The prime beneficiary was General George Rogers Clark, whose campaigns opened up the Northwest for the Colonial forces.

Pollock also approached neutral individuals on behalf of the Continental Congress, persuading them to join the effort, and personally raised troops and supplies.

Pollock was forced to declare bankruptcy in 1782, liquidating his assets, including the Mississippi River lands upon which Louisiana State University would later be built.

Congress did not discharge Pollock of his debts until 1791, and he moved to Pennsylvania where he ran for Congress three times.

His legacy turned out to be hidden in the ledgers he sent to Congress in the hope of recovering more than $20,000 promised to him by the Commercial Committee.

In the ledgers, Pollock abbreviated 'pesos' to 'ps' and tended to run the letters together, resulting in a symbol resembling a $.

Historians have yet to find the symbol written down anywhere prior to Pollock's use. His unintentional creation is supported by the fact that his friend and Washington's Superintendent of Finance, Robert Morris, chose to adopt the symbol by 1797.

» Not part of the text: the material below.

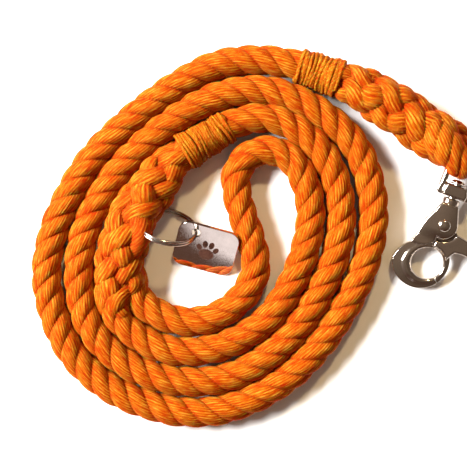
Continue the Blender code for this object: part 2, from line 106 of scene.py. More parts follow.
# The strand that holds the split ring in the handle's splice: x, y, z
RING_KEEPER = [
    (-57.0, 20.0, 12.0), (-54.6, 15.2, 16.8), (-52.2, 9.0, 19.0), (-50.9, 3.6, 19.6),
    (-52.2, -2.2, 18.4), (-55.6, -7.6, 15.4), (-59.0, -11.0, 10.0),
]

SPLICE_PROUD = 0.5 * MM  # the tucked strands' crowns above the splice's mean outline
SPLICE_FULL = 10.4 * MM  # half width at which its strands have their full size
SPLICE_THIN = 2.8 * MM  # half thickness of a tucked strand
SPLICE_BROAD = (4.1 * MM, 4.6 * MM)  # half width, of the forward and the backward strands
SPLICE_SWELL = 1.1 * MM  # how far a strand dives under its neighbours
SPLICE_CORE = 0.76  # the core's share of the outline
YARN_ROLL = 6.0 * MM  # length in which a tucked strand's yarns turn by one radian
STRAND_SIDES = 32

# Whippings: the line that each goes round
HOOK_WHIP = [(18.0, 76.6, 7.4), (27.3, 73.4, 7.7), (37.4, 69.6, 9.0)]
HANDLE_WHIP = [(-12.2, 49.8, 7.4), (-22.6, 43.3, 7.7), (-33.2, 37.1, 8.9)]
WHIP_STOPS = [0.0, 0.08, 0.5, 0.92, 1.0]  # where along it the radii are given
LONGEST_FIBRE = 2.8 * MM

Y_AXIS = Matrix.Rotation(math.radians(-90), 4, "X")  # turns a solid of revolution from Z to Y

# Snap hook, drawn flat: x across, y from the ring towards the swivel, z out of its face
HOOK_AXES = (
    Matrix.Translation(Vector((82.3, 5.8, 6.95)) * MM)
    @ Matrix.Rotation(math.radians(-20.1), 4, "Z")
    @ Matrix.Rotation(math.radians(7.7), 4, "X")
)
RIVET_X = 0.64
RING_Y = -18.4  # centre of the round opening
RING_R = 7.0
RIM_XY = (-3.2, -18.0)  # centre of the jaws' outer edge
RIM_R = 12.9
JAW_HALF = 2.8  # half thickness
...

The plaque will be unveiled at the Sollus Centre on Thursday.

Ulster History Circle chairman Chris Spurr said: "Our 200th blue plaque is a historic milestone for a hard-working voluntary organisation that continues to make a distinctive contribution to Ulster's flourishing heritage industry.

"We are grateful to all those who have supported our plaques, without whom our work could not happen, and our thanks are due to the Ulster-Scots Agency for supporting today's plaque. In devising the dollar sign, Oliver Pollock created a small symbol which made a big impact. We hope our plaques do the same."

The Ulster History Circle is a voluntary, non-profit charity that erects plaques to celebrate notable people. A person is not considered for a plaque unless they have been dead for a minimum of 20 years, or would have reached their 100th birthday.

The first plaque was put up in the early 1980s to artist William Conor on his former studio in Stranmillis Road, Belfast.

The circle's work is carried out entirely by a small team of volunteer members, and the circle relies on local authorities, organisations, societies, businesses and individuals to support its plaques, as it has no funds of its own.